In April 2026, Russia's federal budget received around $11.5 billion in oil and gas revenues, including roughly $3.1 billion in so-called "additional" revenues collected above the government's planned baseline.
Even those figures represented a decline compared with the previous year. In March and April of 2025, the revenues stood at around $12.5 billion to $13 billion.
Milov said Russia's oil revenues are likely to increase somewhat in May as higher global prices begin feeding into export taxation with a delay.

In April, however, the sector was still being taxed largely based on March export prices, when Russian oil averaged just $77 per barrel for taxation purposes.
Russia's Economic Development Ministry later said the average export oil price in April climbed to $95 per barrel.
This means Moscow could see higher oil and gas income in May.
Still, Milov argued the gains are nowhere near enough.
"As can be seen... $2-3 billion of extra revenues at this stage is nothing compared to the ballooning deficit of nearly $80 billion," he said.
Structural weaknesses deepen
The report argues that Russia is increasingly facing not only a spending problem, but also a revenue crisis as economic growth slows.
According to Russia's Central Bank, GDP contracted by 0.5% in the first quarter of 2026, a first sign of a looming recession, amid falling investment and worsening business conditions.
The slowdown is especially significant because domestic tax collection — not oil and gas exports — forms the backbone of Russia's budget system. More than 70% of federal revenue comes from domestic economic activity.
Weaker tax collection has offset the benefit of the higher oil prices.
In the first four months of 2026, Russian federal expenditures also rose by nearly 16% year-on-year, compared with the 2.7% increase anticipated.
Russia's Finance Ministry attributed the spike to "traditional advance payments for state contracts" early in the year.
But the report notes that Moscow had already attempted to slow spending growth in the second half of 2025 in an effort to stabilize public finances, reducing annual expenditure growth to below 7%.

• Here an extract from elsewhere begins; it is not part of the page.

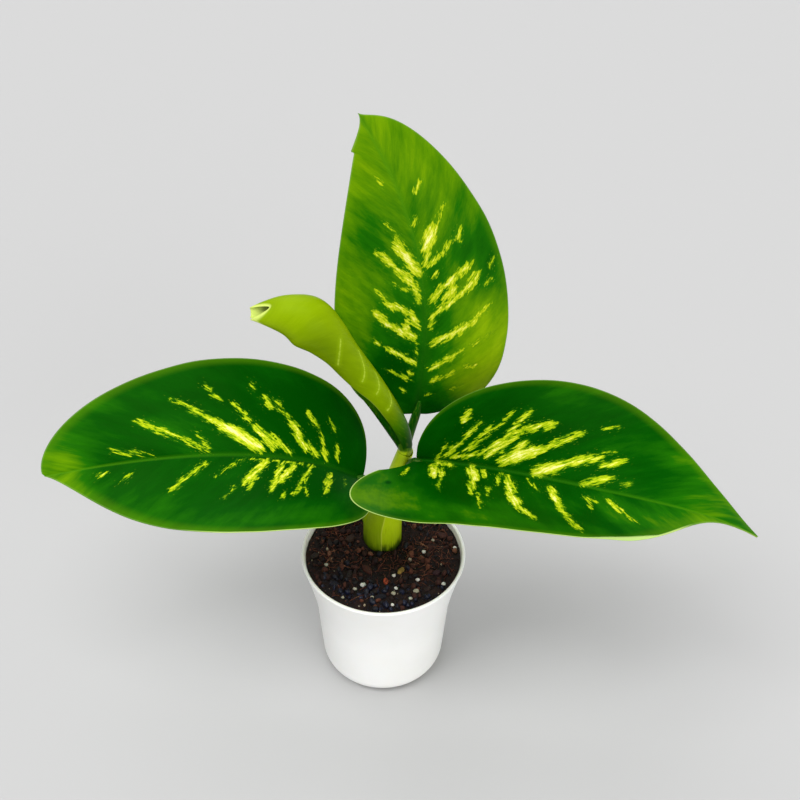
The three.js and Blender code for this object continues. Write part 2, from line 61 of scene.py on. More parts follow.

That tightening, however, exposed broader weaknesses in the economy.
Once fiscal stimulus was reduced, GDP growth slowed sharply to around 1% in 2025 before contracting in early 2026.
The cuts also created liquidity problems across the Russian industry.
According to the Russian Union of Industrialists and Entrepreneurs, non-payments became the biggest obstacle for 42% of large Russian companies in late 2025, largely due to arrears from state-linked corporations, including defense-sector firms.
By early 2026, the share of companies citing non-payments as their main problem fell to 34%, but weak demand rose to 38%, suggesting that pressure inside the economy merely shifted rather than disappeared.
Iran war failed to change trajectory
The Kremlin is now facing a difficult balancing act.
Maintaining massive wartime spending risks further destabilizing public finances, while reducing expenditures threatens to deepen the economic slowdown.
Even elevated oil prices, the report argues, provide only limited relief.
Russian Central Bank Governor Elvira Nabiullina warned that the size of the deficit itself has become a major source of inflationary pressure.

Russia's fiscal reserves are also shrinking rapidly.
The size of the country's National Wealth Fund has steadily declined, with liquid assets falling to around $48 billion in April, down roughly $8.2 billion in just three months.
Even during a period of relatively high oil prices, Moscow has continued drawing from the fund to cover budget gaps, leaving its remaining reserves increasingly insufficient compared with the scale of the deficit.
Unable to access international financial markets due to sanctions — and failing to secure substantial outside financing, including from China — Russia has increasingly relied on expensive domestic borrowing.
The government is now issuing debt internally at yields of roughly 14–15%, while debt servicing already accounts for around 10% of federal spending.
Taken together, the data suggest that higher oil prices alone are far from enough to resolve Russia's fiscal and economic problems.